**Raw data:**
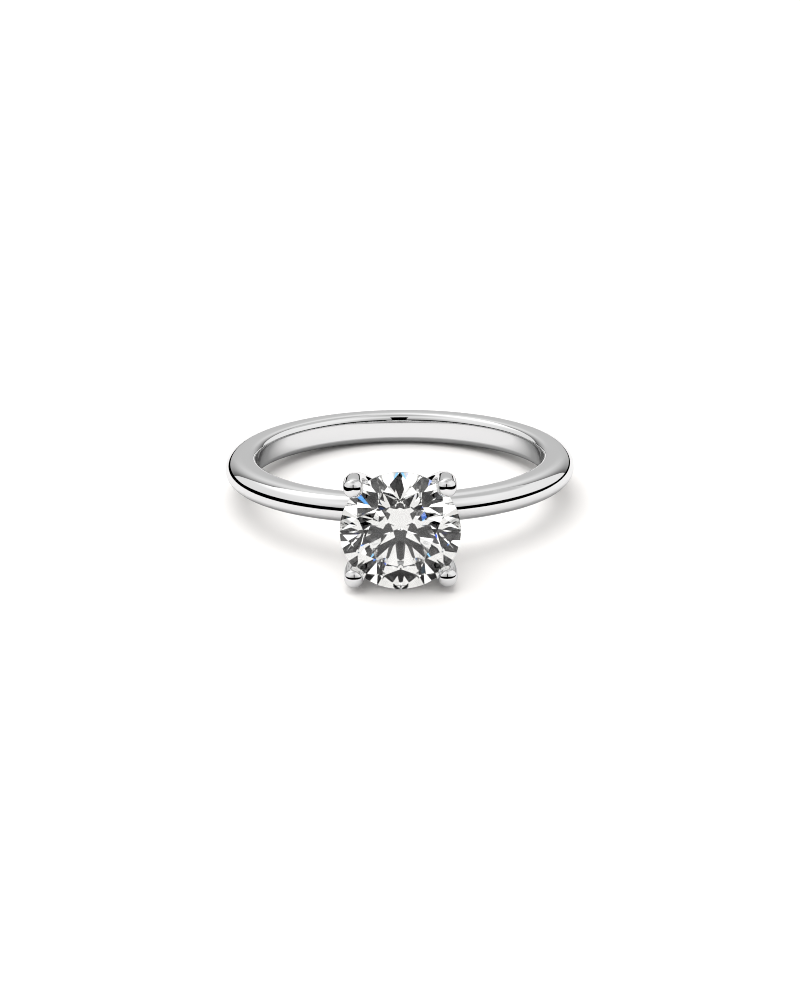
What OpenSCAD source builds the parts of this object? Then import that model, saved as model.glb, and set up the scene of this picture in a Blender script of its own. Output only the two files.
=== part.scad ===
// Four-claw solitaire ring with a round brilliant-cut stone, in millimetres.
// The ring lies on its side, as it rests on a table: +X is its right, -Y points out of the stone
// and +Z is up. The origin is the middle of the finger hole. The stone's girdle and the back of
// the shank touch the table, so the finger axis leans back from +Z by rest_tilt.

/* [Finger hole and shank] */
// Diameter of the finger hole (16.5 is US size 6)
finger_d = 16.5; // [14:0.1:20]
// Radial thickness of the shank
shank_t = 1.82; // [1.6:0.02:2.2]
// Width of the shank along the finger, at the back
shank_w = 1.81; // [1.6:0.01:2.2]
// Width of the shank along the finger, at the head
shank_head_w = 1.6; // [1.4:0.01:1.8]
// Radius of the softened inner edges
inner_edge_r = 0.45; // [0.2:0.05:0.6]

/* [Stone] */
// Girdle diameter of the stone
stone_d = 6.8; // [6.2:0.1:7.2]
// Height of the girdle above the finger axis
girdle_h = 13.55; // [13.3:0.05:14.5]
// Thickness of the girdle at its corners
girdle_t = 0.18; // [0.16:0.01:0.3]
// Table diameter as a share of the stone's diameter
table_ratio = 0.57; // [0.53:0.01:0.62]
// Slope of the eight crown mains, in degrees
crown_angle = 34.5; // [32:0.5:36]
// Slope of the eight pavilion mains, in degrees
pavilion_angle = 40.8; // [40:0.1:41.8]
// Reach of the star facets from the table's edge towards the girdle
star_length = 0.5; // [0.4:0.05:0.6]
// Reach of the lower girdle facets from the girdle towards the culet
lower_half_length = 0.77; // [0.7:0.01:0.85]

/* [Claws and head] */
// Diameter of the claw wire and its rounded tips
claw_d = 1.15; // [0.9:0.05:1.3]
// Distance of the claw tips from the stone's axis
claw_reach = 3.7; // [3.5:0.05:3.8]
// Height of the middle of a claw's rounded tip above the girdle
claw_tip_h = 0.42; // [0.3:0.02:0.6]
// Depth below the girdle where the claws start to curve inwards
claw_bend_depth = 0.3; // [0.2:0.05:0.6]
// Diameter of the gallery rail's wire
rail_wire_d = 0.75; // [0.6:0.05:0.9]
// Diameter of the gallery rail, to the middle of its wire
rail_d = 4.8; // [4.4:0.1:5]
// Depth of the gallery rail below the girdle
rail_depth = 2.05; // [1.9:0.05:2.2]
// Outer diameter of the ring at the foot of the head
base_d = 2.9; // [2.6:0.1:3.2]
// Height of the ring at the foot of the head
base_h = 1.15; // [1:0.05:1.2]
// Diameter of the peg that fixes the head in the shank
peg_d = 1; // [0.8:0.05:1]

/* [Hidden] */
$fn = 96;

platinum = [0.86, 0.86, 0.88];
platinum_wire = [0.8, 0.81, 0.84];
platinum_rail = [0.72, 0.73, 0.77];
diamond_white = [0.93, 0.97, 1];

// The stone and the claws share this eight-fold division.
FACETS = 8;
STEP = 360 / FACETS;

finger_r = finger_d / 2;
shank_r = finger_r + shank_t;
shank_edge_r = shank_w / 2;
shank_edge_at = shank_r - shank_edge_r;
stone_r = stone_d / 2;
claw_r = claw_d / 2;
peg_r = peg_d / 2;
edge_into_hole = 0.03;
gap = 0.01;

// The foot of the head is let into the shank by this much.
base_sink = 0.3;
base_low = shank_r - base_sink;
base_edge_at = base_d / 2 - base_h / 2;
culet_h = girdle_h - girdle_t / 2 - stone_r * tan(pavilion_angle);
peg_top = (base_low + culet_h) / 2;

// Each claw bends on a circle that meets its straight top and ends inside the foot's edge.
bend_top = girdle_h - claw_bend_depth;
bend_drop = bend_top - (base_low + base_h / 2);
bend_run = claw_reach - base_edge_at;
bend_angle = 2 * atan(bend_run / bend_drop);
bend_r = bend_drop / sin(bend_angle);

// Tilt at which the girdle and the back of the shank touch one level table.
contact_run = girdle_h - girdle_t / 2 + shank_edge_at;
rest_tilt = atan(stone_r / contact_run) - asin(shank_edge_r / norm([contact_run, stone_r]));

// Lean of each side of the shank, which slims it from its back to its head.
taper_lean = atan((shank_w - shank_head_w) / (4 * shank_r));

// ---- Placing ----

// Puts a piece that is drawn around an upright finger axis, head towards -Y, in its resting pose.
module at_rest() {
    rotate([-rest_tilt, 0, 0]) children();
}

// Turns a head piece, drawn upright around its own axis with z from the finger axis, towards -Y.
module on_head_axis() {
    at_rest() rotate([90, 0, 0]) children();
}

// ---- Shank ----

// Half-round outside and flat inside, with softened inner edges. It reaches into the finger hole,
// which is cut afterwards and crosses the round of those edges.
module shank_section() {
    inner_x = finger_r + inner_edge_r - edge_into_hole;
    flat = shank_w - 2 * inner_edge_r;
    translate([shank_edge_at, 0]) circle(r = shank_edge_r);
    translate([inner_x, -shank_w / 2]) square([shank_edge_at - inner_x, shank_w]);
    translate([finger_r - inner_edge_r, -flat / 2]) square([2 * inner_edge_r, flat]);
    for (side = [-1, 1]) translate([inner_x, side * flat / 2]) circle(r = inner_edge_r);
}

// The upper half of the shank. Its round leans down from the back, so that it slims to the head.
module half_shank() {
    reach = 4 * shank_r;
    difference() {
        translate([0, shank_r, 0]) rotate([taper_lean, 0, 0]) translate([0, -shank_r, 0])
            rotate_extrude() shank_section();
        finger_hole();
        translate([-reach / 2, -reach / 2, -reach]) cube(reach);
    }
}

module finger_hole() {
    cylinder(r = finger_r, h = 4 * shank_w, center = true);
}

module shank() {
    color(platinum) difference() {
        at_rest() {
            half_shank();
            mirror([0, 0, 1]) half_shank();
        }
        on_head_axis() {
            base_solid();
            cylinder(r = peg_r, h = shank_r);
        }
    }
}

// ---- Head ----

// A ring with a half-round edge, drawn solid so that it can also cut its own seat.
module base_solid() {
    translate([0, 0, base_low]) rotate_extrude() {
        square([base_edge_at, base_h]);
        intersection() {
            translate([base_edge_at, base_h / 2]) circle(r = base_h / 2);
            square([base_d, base_h]);
        }
    }
}

module base_ring() {
    color(platinum_rail) on_head_axis() difference() {
        base_solid();
        translate([0, 0, base_low - gap]) cylinder(r = peg_r, h = base_h + 2 * gap);
    }
}

module head_peg() {
    color(platinum_wire) at_rest() difference() {
        rotate([90, 0, 0]) translate([0, 0, finger_r - 1]) cylinder(r = peg_r, h = peg_top - finger_r + 1);
        finger_hole();
    }
}

module rail_solid() {
    translate([0, 0, girdle_h - rail_depth]) rotate_extrude() translate([rail_d / 2, 0])
        circle(d = rail_wire_d);
}

module gallery_rail() {
    color(platinum_rail) on_head_axis() rail_solid();
}

// One claw on its own turn around the stone: a straight top with a rounded tip, and a bent foot,
// with a seat for the stone and grooves where it meets the rail and the foot of the head.
module claw(turn) {
    color(platinum_wire) on_head_axis() difference() {
        rotate([0, 0, turn]) translate([claw_reach, 0, bend_top]) {
            cylinder(r = claw_r, h = claw_bend_depth + claw_tip_h);
            translate([0, 0, claw_bend_depth + claw_tip_h]) sphere(r = claw_r);
            translate([-bend_r, 0, 0]) rotate([-90, 0, 0]) rotate_extrude(angle = bend_angle)
                translate([bend_r, 0]) circle(r = claw_r);
        }
        stone_envelope();
        rail_solid();
        base_solid();
    }
}

module claw_upper_right() claw(STEP);
module claw_upper_left() claw(3 * STEP);
module claw_lower_left() claw(5 * STEP);
module claw_lower_right() claw(7 * STEP);

// ---- Stone ----

table_r = stone_r * table_ratio;
crown_h = (stone_r - table_r) * tan(crown_angle);
pavilion_h = stone_r * tan(pavilion_angle);
star_r = let (edge = table_r * cos(STEP / 2)) edge + star_length * (stone_r - edge);
lower_r = stone_r * (1 - lower_half_length);

// Point at a radius, a turn and a height.
function around(r, turn, z) = [r * cos(turn), r * sin(turn), z];

// Grinds a flat through three points, given anticlockwise as seen from outside the stone.
module flat(a, b, c) {
    n = cross(b - a, c - a);
    depth = n * a / norm(n);
    rotate([0, acos(n.z / norm(n)), atan2(n.y, n.x)])
        translate([-stone_d, -stone_d, depth]) cube(2 * stone_d);
}

// Grinds one side of the stone, drawn with its tip upwards and its girdle at z = 0: the mains,
// which meet at tip_r, and the pairs of halves, which meet on the mains at half_r.
module ground_side(tip_r, half_r, slope) {
    function main_z(r) = (stone_r - r) * tan(slope);
    for (i = [0:FACETS - 1]) rotate([0, 0, i * STEP]) {
        tip = [tip_r, 0, main_z(tip_r)];
        girdle = [stone_r, 0, 0];
        inner = around(half_r, STEP / 2, main_z(half_r * cos(STEP / 2)));
        between = around(stone_r, STEP / 2, 0);
        flat(tip, girdle, girdle + [0, 1, 0]);
        flat(inner, girdle, between);
        mirror([0, 1, 0]) flat(inner, girdle, between);
    }
}

// Grinds the eight star facets between the table and the crown's mains.
module ground_stars() {
    star_h = (stone_r - star_r * cos(STEP / 2)) * tan(crown_angle);
    for (i = [0:FACETS - 1]) rotate([0, 0, i * STEP])
        flat([table_r, 0, crown_h], around(star_r, STEP / 2, star_h), around(table_r, STEP, crown_h));
}

module diamond() {
    color(diamond_white, 0.5) on_head_axis() translate([0, 0, girdle_h]) difference() {
        translate([0, 0, -girdle_t / 2 - pavilion_h - 1])
            cylinder(r = stone_r, h = crown_h + girdle_t + pavilion_h + 1);
        translate([0, 0, girdle_t / 2]) {
            ground_side(table_r, star_r, crown_angle);
            ground_stars();
        }
        translate([0, 0, -girdle_t / 2]) mirror([0, 0, 1]) ground_side(0, lower_r, pavilion_angle);
    }
}

// The stone's cones and round girdle, which its facets lie inside; the claws' seats are cut to it.
module stone_envelope() {
    table_edge = table_r + gap;
    rim = stone_r + gap;
    half_girdle = girdle_t / 2 + gap;
    translate([0, 0, girdle_h]) rotate_extrude() polygon([
        [0, half_girdle + crown_h],
        [table_edge, half_girdle + crown_h],
        [rim, half_girdle],
        [rim, -half_girdle],
        [0, -half_girdle - pavilion_h]
    ]);
}

shank();
head_peg();
base_ring();
gallery_rail();
claw_upper_right();
claw_upper_left();
claw_lower_left();
claw_lower_right();
diamond();
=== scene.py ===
"""Four-claw solitaire ring: polished platinum and a round brilliant-cut diamond.

Every piece is modelled in millimetres around an upright finger axis, with the head towards -Y.
lay_down() then tilts it into its resting pose and brings it to metres.
"""

from math import asin, atan, cos, hypot, pi, radians, sin, tan

import bpy
from mathutils import Matrix, Quaternion, Vector


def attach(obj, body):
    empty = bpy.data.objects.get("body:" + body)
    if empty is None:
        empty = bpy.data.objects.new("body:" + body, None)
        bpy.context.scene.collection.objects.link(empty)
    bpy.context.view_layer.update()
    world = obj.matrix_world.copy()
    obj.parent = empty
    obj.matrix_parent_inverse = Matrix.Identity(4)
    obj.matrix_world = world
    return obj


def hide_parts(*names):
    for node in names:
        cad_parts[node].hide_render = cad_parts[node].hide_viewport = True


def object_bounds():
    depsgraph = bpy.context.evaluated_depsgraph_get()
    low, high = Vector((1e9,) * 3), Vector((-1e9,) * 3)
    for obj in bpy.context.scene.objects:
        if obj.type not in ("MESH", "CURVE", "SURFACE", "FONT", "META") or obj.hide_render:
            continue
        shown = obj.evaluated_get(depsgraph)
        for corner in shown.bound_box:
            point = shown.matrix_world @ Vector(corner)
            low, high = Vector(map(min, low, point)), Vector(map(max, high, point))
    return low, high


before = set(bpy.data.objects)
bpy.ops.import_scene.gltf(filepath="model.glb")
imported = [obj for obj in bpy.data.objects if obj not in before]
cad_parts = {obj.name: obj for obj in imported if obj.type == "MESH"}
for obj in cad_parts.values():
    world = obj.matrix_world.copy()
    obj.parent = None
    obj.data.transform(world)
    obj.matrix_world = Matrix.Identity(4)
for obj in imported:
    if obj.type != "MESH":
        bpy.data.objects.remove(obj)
cad_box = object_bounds()

MM = 0.001

# ---- Dimensions, in millimetres ----

finger_r = 8.25
shank_t = 1.82
shank_w = 1.81
shank_head_w = 1.6
inner_edge_r = 0.45

stone_r = 3.4
girdle_h = 13.55
girdle_t = 0.18
table_ratio = 0.57
crown_slope = radians(34.5)
pavilion_slope = radians(40.8)
star_length = 0.5
lower_half_length = 0.77
facets = 8
step = 2 * pi / facets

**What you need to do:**
List each line in the listing that contains the string "node".

**Completed task:**
    for node in names:
        cad_parts[node].hide_render = cad_parts[node].hide_viewport = True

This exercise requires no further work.